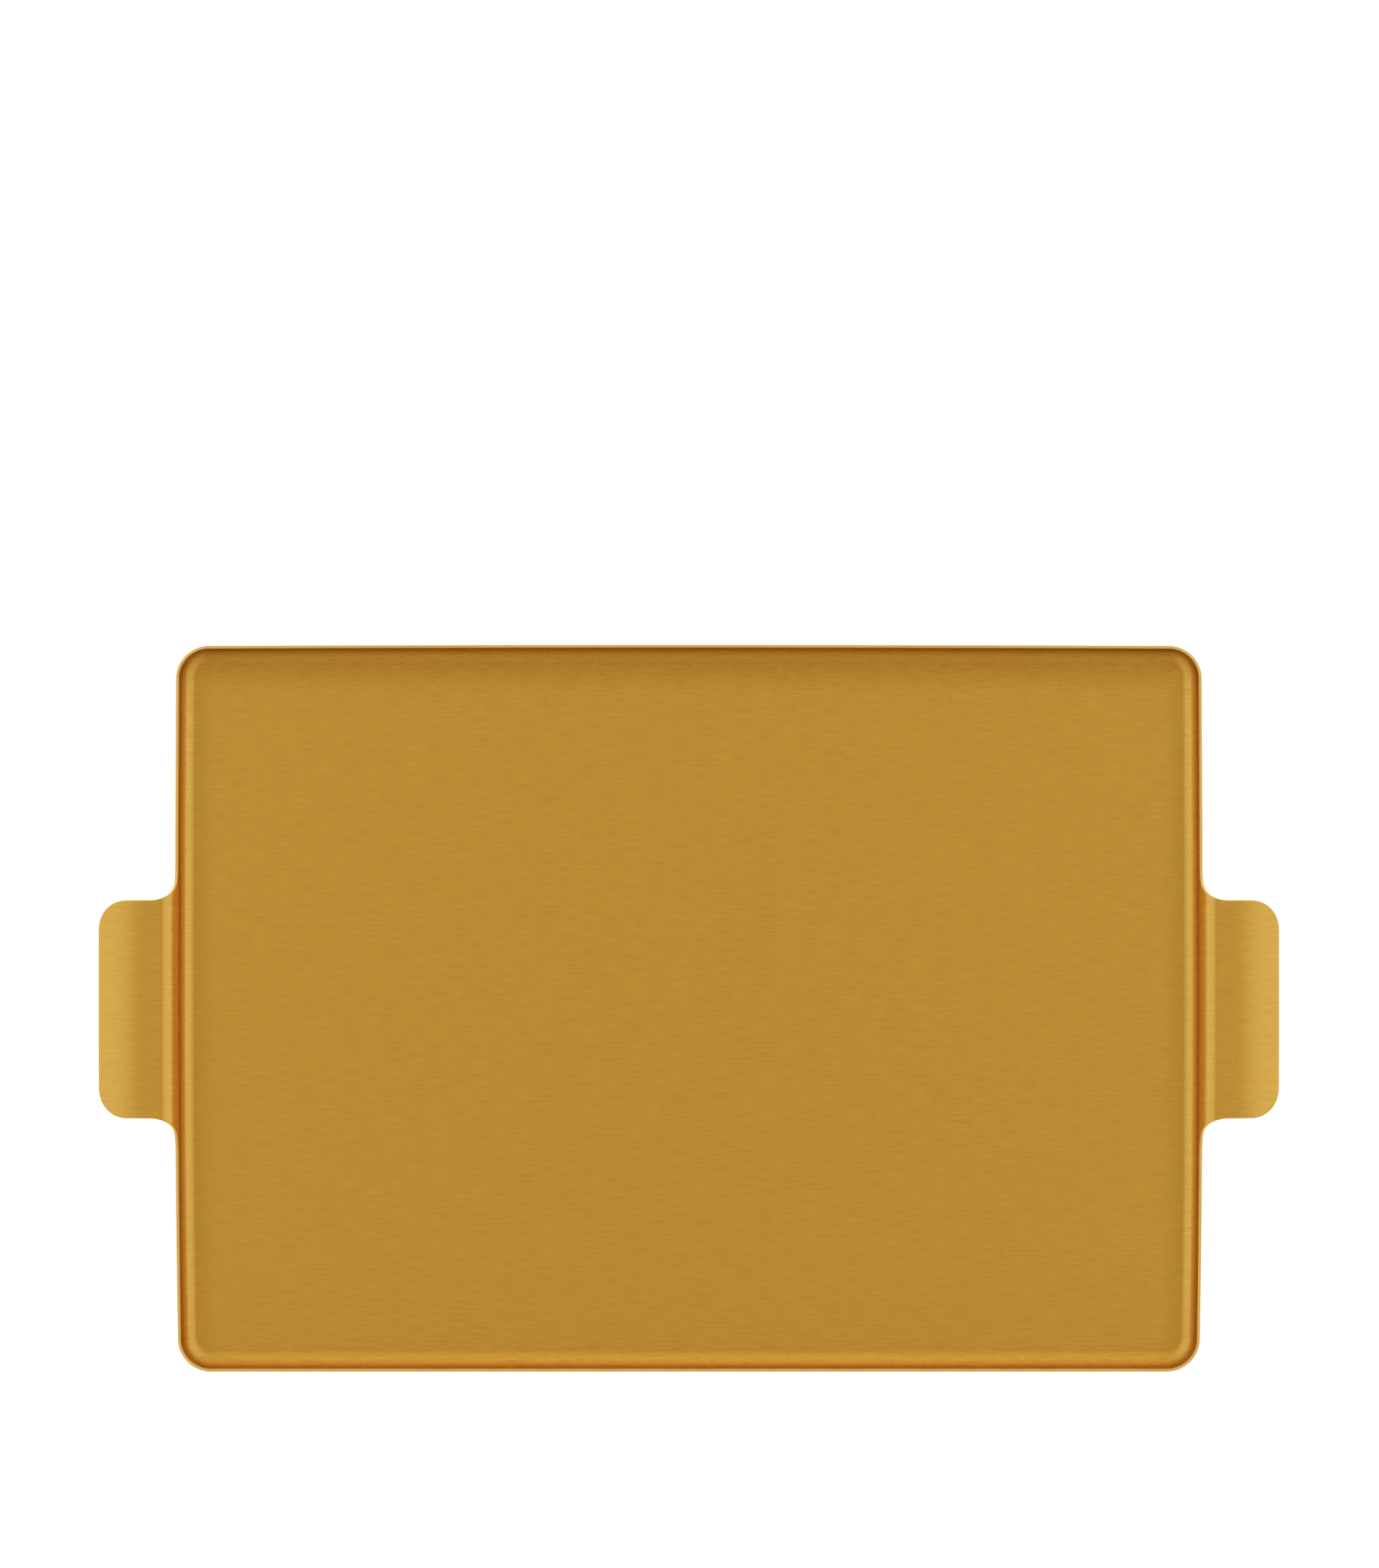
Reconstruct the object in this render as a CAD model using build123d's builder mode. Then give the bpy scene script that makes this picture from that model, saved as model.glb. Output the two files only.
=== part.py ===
"""Pressed serving tray: one sheet with its two handles left on it, on four stick-on bumper feet.

The sheet is 1.2 mm thick everywhere. Its floor is flat, its edge is turned up into a low wall with
rounded corners, and in the middle of each short side the wall runs on upwards, rolls over outwards
and ends in a lug that droops towards its tip, which is the handle. Each foot is a soft bumper held
to the underside by its own disc of adhesive film.

Millimetres. The origin is on the table under the middle of the tray, +X runs through the two
handles and +Z is up.
"""

from build123d import *
from math import cos, pi, radians, sin
import os

# ---- driving dimensions: the sheet ----
BODY_LENGTH = 420.0  # X, outside the walls at the rim
BODY_WIDTH = 297.0  # Y, outside the walls at the rim
SHEET = 1.2  # thickness of the metal
CORNER_RADIUS = 13.3  # outside the wall at the rim, seen from above
FLOOR_BEND = 6.0  # inside radius where the floor turns up into the wall
WALL_DRAFT = 4.0  # degrees that the wall leans outwards
RIM_HEIGHT = 10.0  # from the floor's top face to the wall's cut edge

# ---- driving dimensions: the handles ----
HANDLE_WIDTH = 89.0  # Y, of the lug
HANDLE_REACH = 30.8  # X, from the rim's outside to the lug's tip
HANDLE_RISE = 0.8  # how far the wall runs on above the rim before it rolls over
HANDLE_BEND = 5.5  # underside radius of the roll-over
ROOT_RADIUS = 14.0  # of the cut edge where the rim runs up into the lug, on the flat sheet
LUG_CORNER = 12.0  # of the lug's two free corners
DROOP_RADIUS = 44.0  # top face of the lug's drooping end
DROOP_ANGLE = 24.0  # degrees below level at the tip

# ---- driving dimensions: the feet ----
BUMPER_DIAMETER = 12.7
BUMPER_HEIGHT = 3.5
BUMPER_DRAFT = 8.0  # degrees that its side leans in towards the table
BUMPER_EDGE = 0.5  # rounding of its lower edge
FILM_DIAMETER = 11.7
FILM_THICKNESS = 0.15
FOOT_INSET = 27.0  # foot centre to the rim's outside, in X and in Y

# ---- levels and lengths that follow from them ----
UNDERSIDE = BUMPER_HEIGHT + FILM_THICKNESS
RIM = UNDERSIDE + SHEET + RIM_HEIGHT
ROLL_ANGLE = 90 - WALL_DRAFT
ROLL_RADIUS = HANDLE_BEND + SHEET / 2  # to the middle of the sheet, as is the next one
DROOP_MIDDLE = DROOP_RADIUS - SHEET / 2
LUG_TIP = BODY_LENGTH / 2 + HANDLE_REACH
OVERLAP = 2.0  # how far the handle's strip reaches down into the wall that it grows from
STAND_OFF = 0.5  # how far a cutter reaches past each face of the sheet
ROOT_POINTS = 9  # along the root's curve


# The middle of the handle's sheet, as a line in X and Z from inside the wall to the lug's tip
with BuildLine() as handle_line:
    rim_middle = Vector(BODY_LENGTH / 2 - SHEET / 2 / cos(radians(WALL_DRAFT)), RIM)
    wall = PolarLine(
        rim_middle - Vector(OVERLAP, 0).rotate(Axis.Z, ROLL_ANGLE),
        OVERLAP + HANDLE_RISE,
        ROLL_ANGLE,
    )
    roll = JernArc(wall @ 1, wall % 1, ROLL_RADIUS, -ROLL_ANGLE)
    droop_run = DROOP_RADIUS * sin(radians(DROOP_ANGLE))
    level = Line(roll @ 1, (LUG_TIP - droop_run, (roll @ 1).Y))
    JernArc(level @ 1, level % 1, DROOP_MIDDLE, -DROOP_ANGLE)

with BuildSketch(Plane.XZ) as handle_section:
    with BuildLine():
        add(handle_line.line)
    trace(line_width=SHEET)


def sheet_plane(distance, depth=SHEET / 2):
    """Plane across the handle's sheet: so far from the rim along it, so deep under its top face."""
    place = (OVERLAP + distance) / handle_line.wire().length
    middle = handle_line.wire() @ place
    heading = handle_line.wire() % place
    lift = SHEET / 2 - depth
    origin = (middle.X - lift * heading.Y, 0, middle.Y + lift * heading.X)
    return Plane(origin, x_dir=(0, 1, 0), z_dir=(heading.X, 0, heading.Y))


def root_curve(depth, side):
    """The cut edge from the rim up to the lug's side, which is a quarter circle on the flat sheet."""
    points = []
    for step in range(ROOT_POINTS):
        turn = pi / 2 * step / (ROOT_POINTS - 1)
        across = HANDLE_WIDTH / 2 + ROOT_RADIUS * (1 - sin(turn))
        across_sheet = sheet_plane(ROOT_RADIUS * (1 - cos(turn)), depth)
        points.append(across_sheet.from_local_coords((side * across, 0, 0)))
    return Spline(*points, mode=Mode.PRIVATE)


# The handle's root: the rolled-over strip, cut back on each side to the root's curve
with BuildPart() as handle_root:
    extrude(handle_section.sketch, amount=HANDLE_WIDTH / 2 + ROOT_RADIUS, both=True)
    split(bisect_by=sheet_plane(ROOT_RADIUS), keep=Keep.BOTTOM)
    for side in (-1, 1):
        cut = Face.make_surface_from_curves(
            root_curve(-STAND_OFF, side),
            root_curve(SHEET + STAND_OFF, side),
        )
        extrude(cut, amount=2 * ROOT_RADIUS, dir=(0, side, 0), mode=Mode.SUBTRACT)

# The handle's lug, from the root's end to the tip, with its two free corners rounded off
with BuildPart() as handle_lug:
    extrude(handle_section.sketch, amount=HANDLE_WIDTH / 2, both=True)
    tip = sheet_plane(handle_line.wire().length - OVERLAP)
    with BuildSketch(Plane(tip.origin, x_dir=tip.x_dir, z_dir=tip.y_dir)):
        with GridLocations(HANDLE_WIDTH, 0, 2, 1):
            Rectangle(2 * LUG_CORNER, 2 * LUG_CORNER)
        with Locations((0, LUG_CORNER)):
            with GridLocations(HANDLE_WIDTH - 2 * LUG_CORNER, 0, 2, 1):
                Circle(LUG_CORNER, mode=Mode.SUBTRACT)
    extrude(amount=LUG_CORNER, both=True, mode=Mode.SUBTRACT)
    split(bisect_by=sheet_plane(ROOT_RADIUS), keep=Keep.TOP)

# The space inside the tray, down to the floor's top face
with BuildPart() as tray_hollow:
    rim_edge = SHEET / cos(radians(WALL_DRAFT))
    with BuildSketch(Plane.XY.offset(RIM)):
        RectangleRounded(
            BODY_LENGTH - 2 * rim_edge,
            BODY_WIDTH - 2 * rim_edge,
            CORNER_RADIUS - rim_edge,
        )
    extrude(amount=-RIM_HEIGHT, taper=WALL_DRAFT)
    fillet(tray_hollow.faces().sort_by(Axis.Z)[0].edges(), FLOOR_BEND)

# The tray itself: floor, wall and both handles in one sheet
with BuildPart() as tray_pan:
    with BuildSketch(Plane.XY.offset(RIM)):
        RectangleRounded(BODY_LENGTH, BODY_WIDTH, CORNER_RADIUS)
    extrude(amount=-(RIM - UNDERSIDE), taper=WALL_DRAFT)
    fillet(tray_pan.faces().sort_by(Axis.Z)[0].edges(), FLOOR_BEND + SHEET)
    add(tray_hollow.part, mode=Mode.SUBTRACT)
    for turn in (0, 180):
        add(handle_root.part, rotation=(0, 0, turn))
        add(handle_lug.part, rotation=(0, 0, turn))

tray_pan.part.label = "tray_pan"
pieces = [tray_pan.part]

# The feet: a bumper under each corner of the floor, and the film between it and the floor
foot_x = BODY_LENGTH / 2 - FOOT_INSET
foot_y = BODY_WIDTH / 2 - FOOT_INSET
foot_places = {
    "front_left": (-foot_x, -foot_y),
    "front_right": (foot_x, -foot_y),
    "back_left": (-foot_x, foot_y),
    "back_right": (foot_x, foot_y),
}
for corner, place in foot_places.items():
    with BuildPart() as bumper:
        with BuildSketch(Plane.XY.offset(BUMPER_HEIGHT)):
            with Locations(place):
                Circle(BUMPER_DIAMETER / 2)
        extrude(amount=-BUMPER_HEIGHT, taper=BUMPER_DRAFT)
        fillet(bumper.faces().sort_by(Axis.Z)[0].edges(), BUMPER_EDGE)
    bumper.part.label = f"foot_bumper_{corner}"
    pieces.append(bumper.part)

    with BuildPart() as film:
        with BuildSketch(Plane.XY.offset(BUMPER_HEIGHT)):
            with Locations(place):
                Circle(FILM_DIAMETER / 2)
        extrude(amount=FILM_THICKNESS)
    film.part.label = f"foot_adhesive_{corner}"
    pieces.append(film.part)

os.makedirs("parts", exist_ok=True)
for piece in pieces:
    export_step(piece, f"parts/{piece.label}.step")
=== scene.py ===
"""A satin brass serving tray: one pressed sheet with its two handles, on four stick-on feet."""

import bpy
from math import cos, pi, radians, sin
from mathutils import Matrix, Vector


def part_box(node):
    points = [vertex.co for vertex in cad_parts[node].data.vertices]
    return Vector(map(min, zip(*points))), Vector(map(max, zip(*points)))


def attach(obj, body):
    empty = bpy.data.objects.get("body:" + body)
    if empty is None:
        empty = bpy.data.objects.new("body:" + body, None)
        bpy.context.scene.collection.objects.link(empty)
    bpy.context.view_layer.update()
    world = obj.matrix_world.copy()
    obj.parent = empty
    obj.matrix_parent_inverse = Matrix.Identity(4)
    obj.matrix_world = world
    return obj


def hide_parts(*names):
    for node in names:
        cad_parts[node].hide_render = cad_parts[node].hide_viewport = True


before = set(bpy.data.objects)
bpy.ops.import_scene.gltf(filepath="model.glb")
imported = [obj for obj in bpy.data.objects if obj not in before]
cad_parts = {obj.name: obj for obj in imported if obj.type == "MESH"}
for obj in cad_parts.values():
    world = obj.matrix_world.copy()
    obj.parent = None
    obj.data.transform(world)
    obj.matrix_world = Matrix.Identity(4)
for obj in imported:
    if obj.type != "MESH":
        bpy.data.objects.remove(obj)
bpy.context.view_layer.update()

# ---- Camera ----
# It looks straight down and hangs behind the tray's middle, so that the tray stands low in the
# picture and more shows of its front wall's inside than of its back wall's.
mm = 0.001
pan_low, pan_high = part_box("tray_pan")
rim_height = 10.0 * mm  # above the floor's top face
sheet = 1.2 * mm
rim_level = pan_low.z + sheet + rim_height
camera_above_rim = 1.75
picture_tall = 0.6404  # what the picture takes in, at the rim's level
picture_above = 0.0916  # the picture's middle is so far behind the tray's
picture_aside = 0.25 * mm  # and so far to its right

camera_data = bpy.data.cameras.new("overhead_camera")
camera_data.lens = camera_data.sensor_width * camera_above_rim / picture_tall
camera = bpy.data.objects.new("overhead_camera", camera_data)
camera.location = (picture_aside, picture_above, rim_level + camera_above_rim)
bpy.context.scene.collection.objects.link(camera)
bpy.context.scene.camera = camera
bpy.context.scene.view_settings.view_transform = "Standard"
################
Copy out exactly the lines from the one containing "extrude(amount=-BUMPER_HEIGHT, taper=BUMPER_DRAFT)" to the one containing "cad_parts[node].hide_render = cad_parts[node].hide_viewport", both ends inclusive.

▶ **Result for this task**
        extrude(amount=-BUMPER_HEIGHT, taper=BUMPER_DRAFT)
        fillet(bumper.faces().sort_by(Axis.Z)[0].edges(), BUMPER_EDGE)
    bumper.part.label = f"foot_bumper_{corner}"
    pieces.append(bumper.part)

    with BuildPart() as film:
        with BuildSketch(Plane.XY.offset(BUMPER_HEIGHT)):
            with Locations(place):
                Circle(FILM_DIAMETER / 2)
        extrude(amount=FILM_THICKNESS)
    film.part.label = f"foot_adhesive_{corner}"
    pieces.append(film.part)

os.makedirs("parts", exist_ok=True)
for piece in pieces:
    export_step(piece, f"parts/{piece.label}.step")
=== scene.py ===
"""A satin brass serving tray: one pressed sheet with its two handles, on four stick-on feet."""

import bpy
from math import cos, pi, radians, sin
from mathutils import Matrix, Vector


def part_box(node):
    points = [vertex.co for vertex in cad_parts[node].data.vertices]
    return Vector(map(min, zip(*points))), Vector(map(max, zip(*points)))


def attach(obj, body):
    empty = bpy.data.objects.get("body:" + body)
    if empty is None:
        empty = bpy.data.objects.new("body:" + body, None)
        bpy.context.scene.collection.objects.link(empty)
    bpy.context.view_layer.update()
    world = obj.matrix_world.copy()
    obj.parent = empty
    obj.matrix_parent_inverse = Matrix.Identity(4)
    obj.matrix_world = world
    return obj


def hide_parts(*names):
    for node in names:
        cad_parts[node].hide_render = cad_parts[node].hide_viewport = True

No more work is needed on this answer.